Moreover, gross holdings of assets and liabilities across borders have expanded even faster than net flows (Figure 15), with continuing cross-border consolidation and expansion of the banking system playing a key role.

Figure 15.Financial Integration in Europe, 1995–06

(Cross-border holding of gross assets; U.S. dollar index, 1995 = 100)

Source: Lane and Milesi-Ferretti (forthcoming).

Note: Excluding financial centers (Ireland, Luxembourg, Switzerland, and the United Kingdom).

The dynamic evolution of the financial system is generally having positive effects. Better access of households to the financial system is welfare improving, and allows a greater diversification and sharing of risk. Effective financial intermediation fosters efficient resource allocation and speeds its reallocation across sectors. And financial integration exports technology and skills and contributes to the better management of risks and lower macroeconomic volatility.

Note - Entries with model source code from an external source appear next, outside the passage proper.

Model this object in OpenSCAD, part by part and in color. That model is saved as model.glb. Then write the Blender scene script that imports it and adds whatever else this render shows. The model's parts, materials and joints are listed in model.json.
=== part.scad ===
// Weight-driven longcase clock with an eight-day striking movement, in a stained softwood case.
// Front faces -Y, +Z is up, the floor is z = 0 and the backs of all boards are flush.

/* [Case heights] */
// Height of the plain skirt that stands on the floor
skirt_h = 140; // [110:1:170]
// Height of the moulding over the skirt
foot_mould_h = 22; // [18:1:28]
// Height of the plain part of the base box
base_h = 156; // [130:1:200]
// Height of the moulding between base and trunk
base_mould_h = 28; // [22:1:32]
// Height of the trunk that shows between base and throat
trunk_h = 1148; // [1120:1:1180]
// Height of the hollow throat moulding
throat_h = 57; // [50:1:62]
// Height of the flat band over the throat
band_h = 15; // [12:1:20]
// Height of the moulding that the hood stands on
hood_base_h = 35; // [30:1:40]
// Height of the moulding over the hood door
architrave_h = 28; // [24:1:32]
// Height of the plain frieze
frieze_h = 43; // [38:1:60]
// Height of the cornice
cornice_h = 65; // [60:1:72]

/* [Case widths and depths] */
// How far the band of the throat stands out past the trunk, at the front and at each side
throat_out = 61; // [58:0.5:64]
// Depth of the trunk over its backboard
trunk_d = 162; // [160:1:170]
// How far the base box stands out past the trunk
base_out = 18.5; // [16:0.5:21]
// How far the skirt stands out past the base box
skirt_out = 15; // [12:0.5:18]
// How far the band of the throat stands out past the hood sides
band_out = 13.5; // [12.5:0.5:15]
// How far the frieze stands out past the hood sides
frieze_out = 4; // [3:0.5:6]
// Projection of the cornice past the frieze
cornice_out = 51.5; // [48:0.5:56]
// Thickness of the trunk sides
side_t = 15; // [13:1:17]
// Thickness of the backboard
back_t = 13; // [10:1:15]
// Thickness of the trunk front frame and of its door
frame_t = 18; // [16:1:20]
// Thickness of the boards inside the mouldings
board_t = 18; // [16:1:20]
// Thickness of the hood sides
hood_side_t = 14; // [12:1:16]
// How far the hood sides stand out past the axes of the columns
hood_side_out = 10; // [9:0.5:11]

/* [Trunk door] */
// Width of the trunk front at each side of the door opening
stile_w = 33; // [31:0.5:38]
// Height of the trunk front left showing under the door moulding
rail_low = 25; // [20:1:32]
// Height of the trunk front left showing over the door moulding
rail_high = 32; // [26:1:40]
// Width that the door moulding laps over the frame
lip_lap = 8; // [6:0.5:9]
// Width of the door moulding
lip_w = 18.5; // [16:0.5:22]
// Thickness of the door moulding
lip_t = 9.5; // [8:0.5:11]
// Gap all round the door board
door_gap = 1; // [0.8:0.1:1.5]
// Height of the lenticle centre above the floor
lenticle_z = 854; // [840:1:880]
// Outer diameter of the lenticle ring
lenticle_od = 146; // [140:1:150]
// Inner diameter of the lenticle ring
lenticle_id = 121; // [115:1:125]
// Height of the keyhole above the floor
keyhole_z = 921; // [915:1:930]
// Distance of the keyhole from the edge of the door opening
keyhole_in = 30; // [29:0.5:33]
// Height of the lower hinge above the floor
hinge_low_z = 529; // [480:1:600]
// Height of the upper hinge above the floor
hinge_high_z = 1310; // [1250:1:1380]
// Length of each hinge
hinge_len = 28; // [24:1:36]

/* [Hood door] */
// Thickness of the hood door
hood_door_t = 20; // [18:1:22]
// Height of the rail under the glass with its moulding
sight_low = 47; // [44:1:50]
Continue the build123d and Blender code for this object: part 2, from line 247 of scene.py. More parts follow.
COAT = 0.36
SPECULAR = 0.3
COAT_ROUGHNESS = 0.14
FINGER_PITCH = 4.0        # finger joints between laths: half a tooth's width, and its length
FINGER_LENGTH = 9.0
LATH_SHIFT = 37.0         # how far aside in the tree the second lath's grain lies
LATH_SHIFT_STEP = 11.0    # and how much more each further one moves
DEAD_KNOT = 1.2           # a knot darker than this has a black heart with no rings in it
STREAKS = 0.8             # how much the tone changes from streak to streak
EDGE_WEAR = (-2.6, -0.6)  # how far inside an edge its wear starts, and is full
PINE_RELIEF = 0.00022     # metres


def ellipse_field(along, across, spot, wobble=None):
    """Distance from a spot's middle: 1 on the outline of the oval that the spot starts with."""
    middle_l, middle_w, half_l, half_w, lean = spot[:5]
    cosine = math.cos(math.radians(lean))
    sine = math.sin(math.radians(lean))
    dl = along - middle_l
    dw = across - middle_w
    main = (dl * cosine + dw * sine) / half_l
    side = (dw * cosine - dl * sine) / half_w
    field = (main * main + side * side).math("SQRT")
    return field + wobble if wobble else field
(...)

However, benefits have not been distributed uniformly, reflecting the uneven state of development of financial systems across Europe and their still-limited cross-border integration. Hence, more flexible and more integrated financial services sectors could appreciably boost productivity in Europe.7

In addition, as brought home by the recent subprime mortgage turbulence, risks need to be well managed to reap the benefits of financial innovation. Even with less sophistication, financial systems may exacerbate rigidities and distortions, and raise the costs of policy mistakes. And increasing financial integration may propagate external shocks more strongly and quickly across borders.

Against this background, to enjoy the benefits of financial development without incurring excessive risk, advanced and emerging economies in Europe need to further strengthen their financial systems. Recognizing country differences in the level of financial development, the following chapters highlight three priority items on the reform agenda:

  • Chapter 1, “Tuning the Financial Systems of Advanced Economies,” examines what is needed for advanced economies to better exploit their financial depth for greater efficiency while safeguarding the resilience of the financial system. It looks at the economic benefits of financial systems that offer a wider range of financing options and discusses the reforms needed to move financial systems in that direction. At the same time, it identifies key risks posed by increasing financial sophistication and the required policy response.
  • Chapter 2, “Managing Rapid Financial Deepening in Emerging Europe,” focuses on how finance has been contributing to the economic convergence of emerging economies and which aspects of the financial system affect the sustainability of this process. It identifies financial sector policies to safely manage the boom associated with convergence and prepare emerging economies for a smooth reallocation of productive resources to the tradable sector.
  • Chapter 3, “Sustaining Financial Development in Emerging Europe,” takes stock of the financial system in emerging economies, identifies the factors that contribute to financial development, and lays out the unfinished policy agenda. It complements the chapter that precedes it, with many of its policy recommendations also pertinent for making rapid financial deepening a success.